Instructions for the task:
Please say how many lines of the listing hold "More", with no other words in the answer.

**********

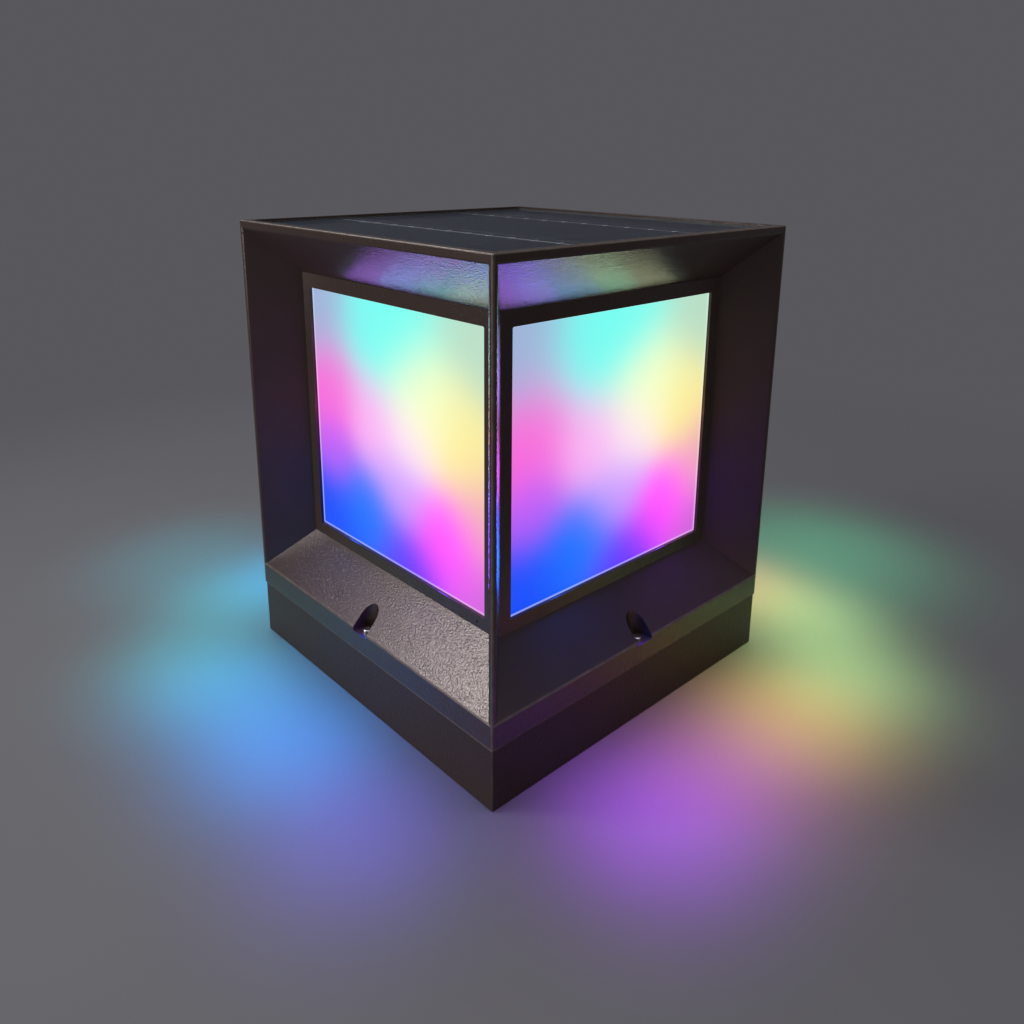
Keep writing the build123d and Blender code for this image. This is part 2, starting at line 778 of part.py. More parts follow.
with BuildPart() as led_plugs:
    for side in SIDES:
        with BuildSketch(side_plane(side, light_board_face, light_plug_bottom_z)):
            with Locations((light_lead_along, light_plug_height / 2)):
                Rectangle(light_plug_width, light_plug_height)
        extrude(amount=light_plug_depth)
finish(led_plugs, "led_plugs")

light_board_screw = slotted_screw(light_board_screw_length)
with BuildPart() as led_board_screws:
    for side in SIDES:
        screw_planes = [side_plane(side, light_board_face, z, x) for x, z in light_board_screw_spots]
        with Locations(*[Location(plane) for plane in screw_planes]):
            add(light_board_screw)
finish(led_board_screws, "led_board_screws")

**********

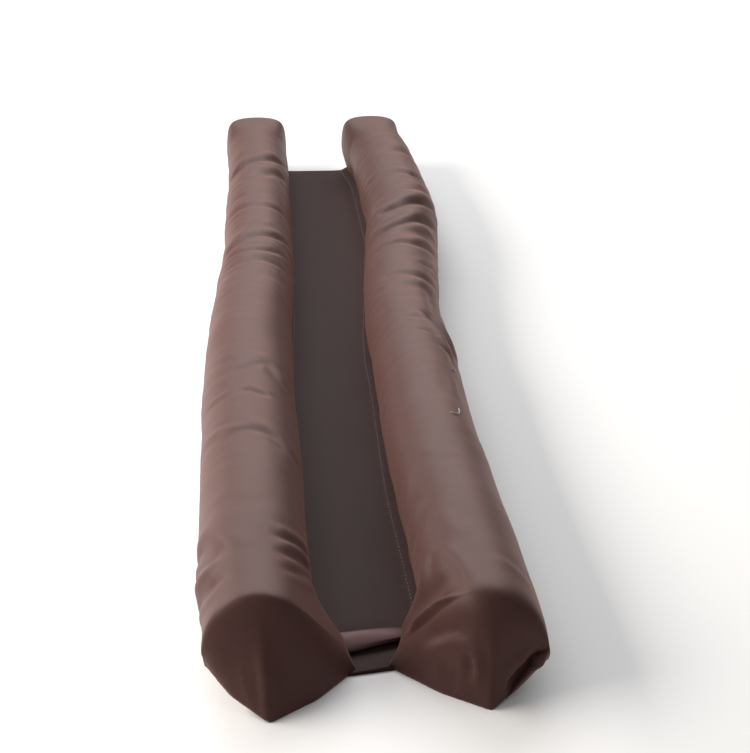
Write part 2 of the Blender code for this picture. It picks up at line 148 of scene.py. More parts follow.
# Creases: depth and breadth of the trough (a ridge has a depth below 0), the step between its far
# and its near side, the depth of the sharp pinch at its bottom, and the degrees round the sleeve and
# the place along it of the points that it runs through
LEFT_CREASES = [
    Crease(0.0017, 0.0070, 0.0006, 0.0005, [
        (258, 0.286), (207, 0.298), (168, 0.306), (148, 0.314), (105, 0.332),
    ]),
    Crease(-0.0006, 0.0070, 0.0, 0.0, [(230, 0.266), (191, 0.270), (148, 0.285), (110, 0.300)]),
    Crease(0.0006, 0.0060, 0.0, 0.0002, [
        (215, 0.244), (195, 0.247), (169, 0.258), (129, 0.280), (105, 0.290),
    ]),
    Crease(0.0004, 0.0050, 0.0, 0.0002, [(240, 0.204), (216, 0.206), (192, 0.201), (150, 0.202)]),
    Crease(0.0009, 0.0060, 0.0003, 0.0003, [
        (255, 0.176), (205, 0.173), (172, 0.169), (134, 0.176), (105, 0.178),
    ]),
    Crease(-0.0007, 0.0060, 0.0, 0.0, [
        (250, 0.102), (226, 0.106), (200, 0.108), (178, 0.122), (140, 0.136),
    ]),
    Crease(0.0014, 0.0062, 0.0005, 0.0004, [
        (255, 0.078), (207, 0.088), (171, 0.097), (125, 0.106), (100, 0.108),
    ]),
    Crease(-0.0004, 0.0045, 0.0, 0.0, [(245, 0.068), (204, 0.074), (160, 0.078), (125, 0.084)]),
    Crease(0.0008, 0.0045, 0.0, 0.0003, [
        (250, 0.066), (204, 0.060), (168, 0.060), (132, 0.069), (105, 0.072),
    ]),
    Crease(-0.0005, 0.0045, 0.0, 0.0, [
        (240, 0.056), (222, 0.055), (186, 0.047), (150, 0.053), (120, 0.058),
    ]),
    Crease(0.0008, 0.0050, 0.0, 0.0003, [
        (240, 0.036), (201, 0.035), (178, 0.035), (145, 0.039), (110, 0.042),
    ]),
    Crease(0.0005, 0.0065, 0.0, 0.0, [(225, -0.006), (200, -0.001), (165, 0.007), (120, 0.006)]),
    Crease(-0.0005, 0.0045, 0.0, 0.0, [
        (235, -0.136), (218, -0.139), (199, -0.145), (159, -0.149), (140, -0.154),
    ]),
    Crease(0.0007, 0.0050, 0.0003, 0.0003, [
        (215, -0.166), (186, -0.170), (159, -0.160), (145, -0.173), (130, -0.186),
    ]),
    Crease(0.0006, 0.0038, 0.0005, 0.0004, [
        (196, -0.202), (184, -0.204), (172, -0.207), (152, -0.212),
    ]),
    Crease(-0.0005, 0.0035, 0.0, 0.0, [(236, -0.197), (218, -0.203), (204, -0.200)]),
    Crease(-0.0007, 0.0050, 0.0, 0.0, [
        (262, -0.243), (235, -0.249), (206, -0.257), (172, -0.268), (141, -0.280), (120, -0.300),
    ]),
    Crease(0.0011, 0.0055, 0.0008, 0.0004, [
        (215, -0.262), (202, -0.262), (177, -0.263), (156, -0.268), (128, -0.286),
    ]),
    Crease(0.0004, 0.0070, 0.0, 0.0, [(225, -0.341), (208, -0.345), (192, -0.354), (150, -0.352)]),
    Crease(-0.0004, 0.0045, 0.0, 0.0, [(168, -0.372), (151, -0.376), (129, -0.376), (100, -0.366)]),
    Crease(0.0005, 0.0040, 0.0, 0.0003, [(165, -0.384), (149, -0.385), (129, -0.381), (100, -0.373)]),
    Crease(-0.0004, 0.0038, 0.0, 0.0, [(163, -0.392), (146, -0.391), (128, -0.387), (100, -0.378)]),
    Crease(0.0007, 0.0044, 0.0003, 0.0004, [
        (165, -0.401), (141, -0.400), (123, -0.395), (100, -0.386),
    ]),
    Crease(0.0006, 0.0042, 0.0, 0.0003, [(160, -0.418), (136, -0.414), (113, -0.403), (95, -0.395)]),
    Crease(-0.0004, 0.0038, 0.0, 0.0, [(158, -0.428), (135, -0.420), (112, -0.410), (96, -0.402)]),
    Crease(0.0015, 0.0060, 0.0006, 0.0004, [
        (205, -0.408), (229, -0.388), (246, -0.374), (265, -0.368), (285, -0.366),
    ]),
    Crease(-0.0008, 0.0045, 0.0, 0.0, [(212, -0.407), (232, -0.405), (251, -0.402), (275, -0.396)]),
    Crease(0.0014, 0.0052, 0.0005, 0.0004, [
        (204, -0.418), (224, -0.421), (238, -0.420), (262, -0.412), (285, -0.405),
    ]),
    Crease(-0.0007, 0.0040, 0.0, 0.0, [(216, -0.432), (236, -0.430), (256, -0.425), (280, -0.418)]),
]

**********

Reply to the task:
2